Dataset rows

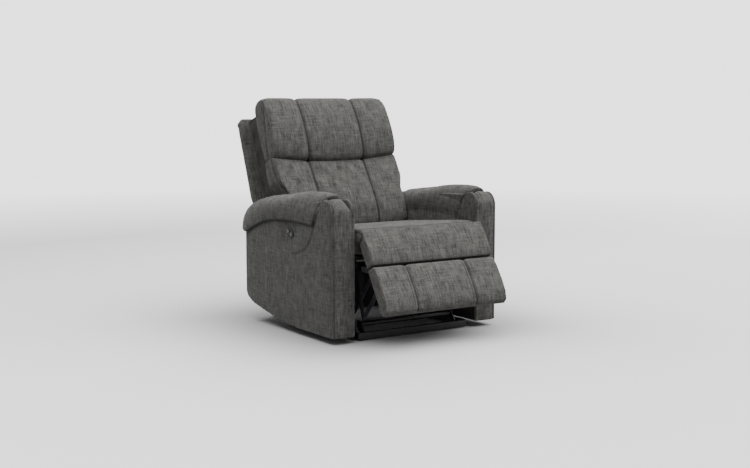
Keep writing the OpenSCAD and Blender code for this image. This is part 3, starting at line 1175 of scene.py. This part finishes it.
@dataclass
class SeatCushion:
    """The seat with its rolled front edge."""

    half: float = 0.3165
    outline: Sequence[Point] = (
        (0.094, 0.378), (0.095, 0.438), (0.088, 0.450), (0.038, 0.457), (-0.060, 0.463),
        (-0.150, 0.471), (-0.250, 0.481), (-0.330, 0.4895), (-0.362, 0.4905), (-0.384, 0.4870),
        (-0.410, 0.4862), (-0.424, 0.482), (-0.4315, 0.474), (-0.4325, 0.462), (-0.429, 0.448),
        (-0.420, 0.438), (-0.405, 0.435), (-0.384, 0.432), (-0.374, 0.424), (-0.374, 0.378))

    def front_seam(self, points: np.ndarray) -> np.ndarray:
        """Return the distance from the seam along the knee edge."""
        return chain_distance(points, [(-0.388, 0.4865), (-0.412, 0.486)], SIDE_PLANE)

    def side_seam(self, points: np.ndarray) -> np.ndarray:
        """Return the distance from the seam between the top and the side boxing.

        Args:
            points: Rows of points in the chair's frame.

        Returns:
            One distance for each point.
        """
        top = np.interp(points[:, 1], [-0.44, -0.40, -0.15, 0.09], [0.470, 0.476, 0.456, 0.436])
        on_side = smooth_step(np.abs(points[:, 0]), self.half - 0.03, self.half - 0.012)
        return np.abs(points[:, 2] - top) + OFF_SEAM * (1 - on_side)

    def build(self) -> None:
        """Make the seat cushion."""
        piece = block_from_outline("seat_cushion_cover", self.outline, -self.half, self.half, LEVEL, 0.009)
        remesh(piece, 0.0080)
        ease(piece, 2)

        def held(points: np.ndarray) -> np.ndarray:
            """Tell which points are held.

            Args:
                points: Rows of points in the chair's frame.

            Returns:
                True where a point is held.
            """
            low = (points[:, 2] < 0.430) | (points[:, 1] > 0.085)
            knee = points[:, 1] < -0.378
            sides = np.abs(points[:, 0]) > self.half - 0.003
            return low | knee | sides | (self.side_seam(points) < 0.004)

        swell(piece, held, 0.020, 2.6)
        # Painted shade: both seams darken the cloth; the knee edge line is only painted shade, not pulled
        # in.
        seams = [Seam(self.side_seam, 0.003, 0.007, 0.8), Seam(self.front_seam, 0.0, 0.012, 0.7)]
        upholster(piece, "seat", seams, LEVEL, ["seat_cushion"])


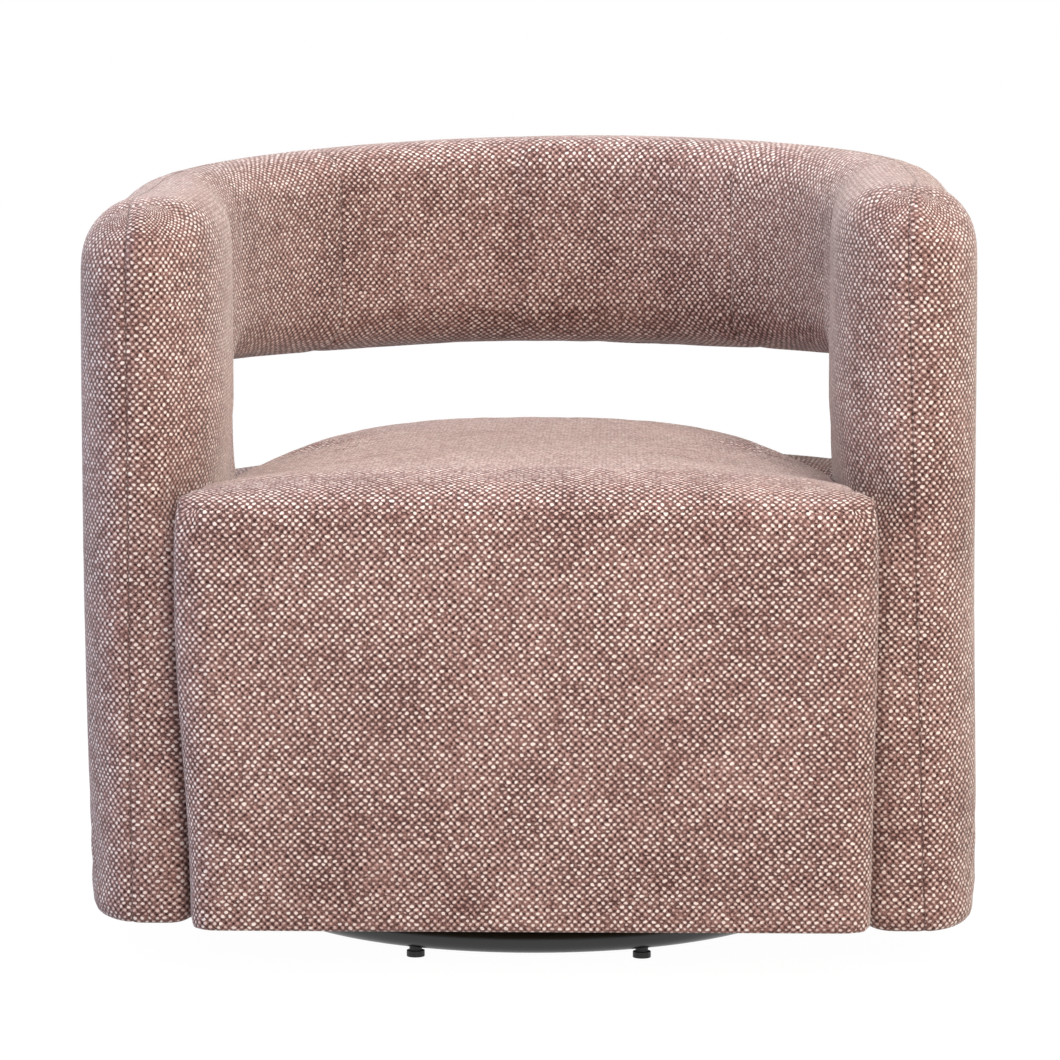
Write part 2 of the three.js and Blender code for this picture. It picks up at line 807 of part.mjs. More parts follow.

*PROBLEM*: Using the data above, restate word for word the lines from its opening line through the line that contains "seat with its", and no more.

*RESULT FOR THIS TASK*:
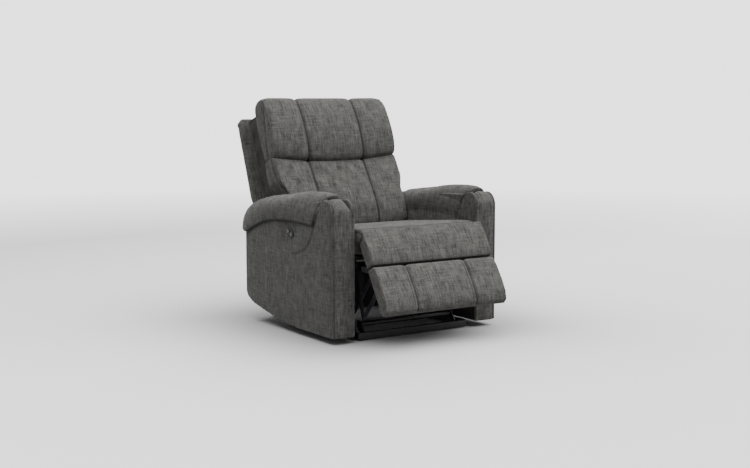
Keep writing the OpenSCAD and Blender code for this image. This is part 3, starting at line 1175 of scene.py. This part finishes it.
@dataclass
class SeatCushion:
    """The seat with its rolled front edge."""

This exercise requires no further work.